What is expected »
Copy all of the material below exactly.

Data shown »
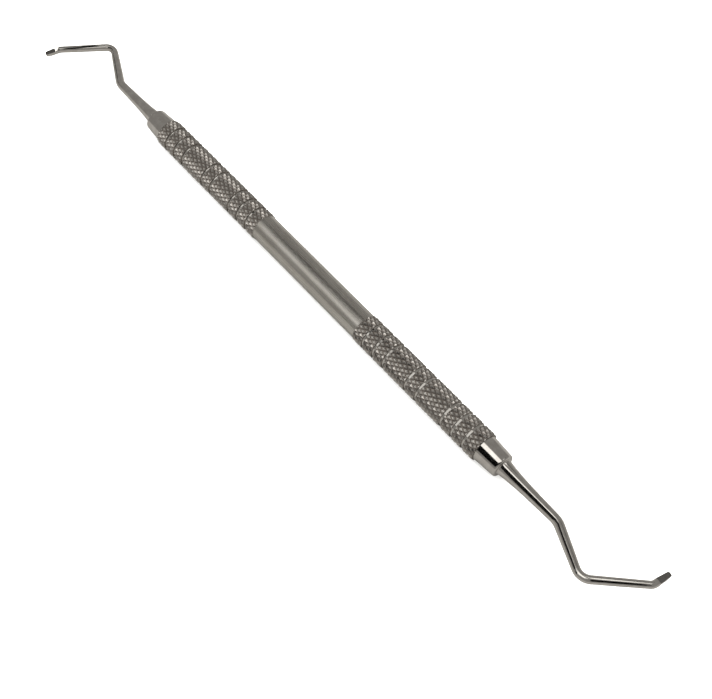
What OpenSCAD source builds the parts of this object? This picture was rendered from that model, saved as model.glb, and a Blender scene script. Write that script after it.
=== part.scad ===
// Double-ended dental hand scaler, built from the pieces it is really assembled from:
// a hollow knurled tube, a tapered collar pressed into each end of the tube, and a bent
// working end whose tang is brazed into each collar.
// X runs along the handle, Z is up, and the instrument lies on the plane Z = 0.

/* [Handle tube] */

// Diameter over the knurled grips
grip_d = 6.3; // [5.5:0.05:9]
// Length of each knurled grip
grip_len = 33.85; // [24:0.05:40]
// Diameter of the smooth waist between the grips
waist_d = 5.9; // [5:0.05:8.5]
// Length of the smooth waist
waist_len = 31.9; // [20:0.1:40]
// Diameter of the bore through the tube
bore_d = 4.2; // [3:0.05:6]
// Depth of each ring groove below the knurl
groove_depth = 0.34; // [0.1:0.01:0.6]
// Width of each ring groove at its floor
groove_w = 0.24; // [0.2:0.01:0.8]
// Chamfer on each edge of a knurled band
band_chamfer = 0.14; // [0.05:0.01:0.3]
// The long knurled band nearer the waist, as a multiple of a short band
inner_band = 2.38; // [1.5:0.01:3]
// The long knurled band nearer the collar, as a multiple of a short band
outer_band = 2.64; // [1.5:0.01:3]
// The last knurled band against the collar, as a multiple of a short band
end_band = 1.1; // [0.8:0.01:1.5]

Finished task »
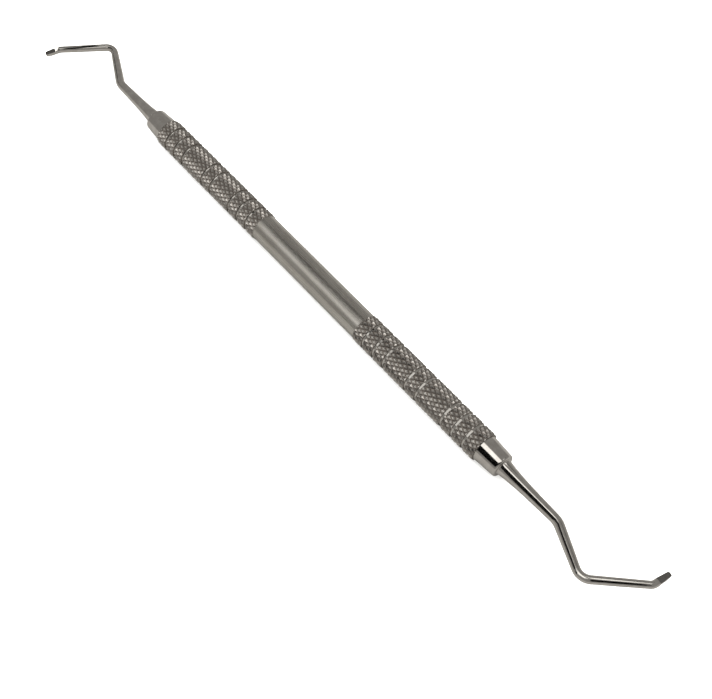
What OpenSCAD source builds the parts of this object? This picture was rendered from that model, saved as model.glb, and a Blender scene script. Write that script after it.
=== part.scad ===
// Double-ended dental hand scaler, built from the pieces it is really assembled from:
// a hollow knurled tube, a tapered collar pressed into each end of the tube, and a bent
// working end whose tang is brazed into each collar.
// X runs along the handle, Z is up, and the instrument lies on the plane Z = 0.

/* [Handle tube] */

// Diameter over the knurled grips
grip_d = 6.3; // [5.5:0.05:9]
// Length of each knurled grip
grip_len = 33.85; // [24:0.05:40]
// Diameter of the smooth waist between the grips
waist_d = 5.9; // [5:0.05:8.5]
// Length of the smooth waist
waist_len = 31.9; // [20:0.1:40]
// Diameter of the bore through the tube
bore_d = 4.2; // [3:0.05:6]
// Depth of each ring groove below the knurl
groove_depth = 0.34; // [0.1:0.01:0.6]
// Width of each ring groove at its floor
groove_w = 0.24; // [0.2:0.01:0.8]
// Chamfer on each edge of a knurled band
band_chamfer = 0.14; // [0.05:0.01:0.3]
// The long knurled band nearer the waist, as a multiple of a short band
inner_band = 2.38; // [1.5:0.01:3]
// The long knurled band nearer the collar, as a multiple of a short band
outer_band = 2.64; // [1.5:0.01:3]
// The last knurled band against the collar, as a multiple of a short band
end_band = 1.1; // [0.8:0.01:1.5]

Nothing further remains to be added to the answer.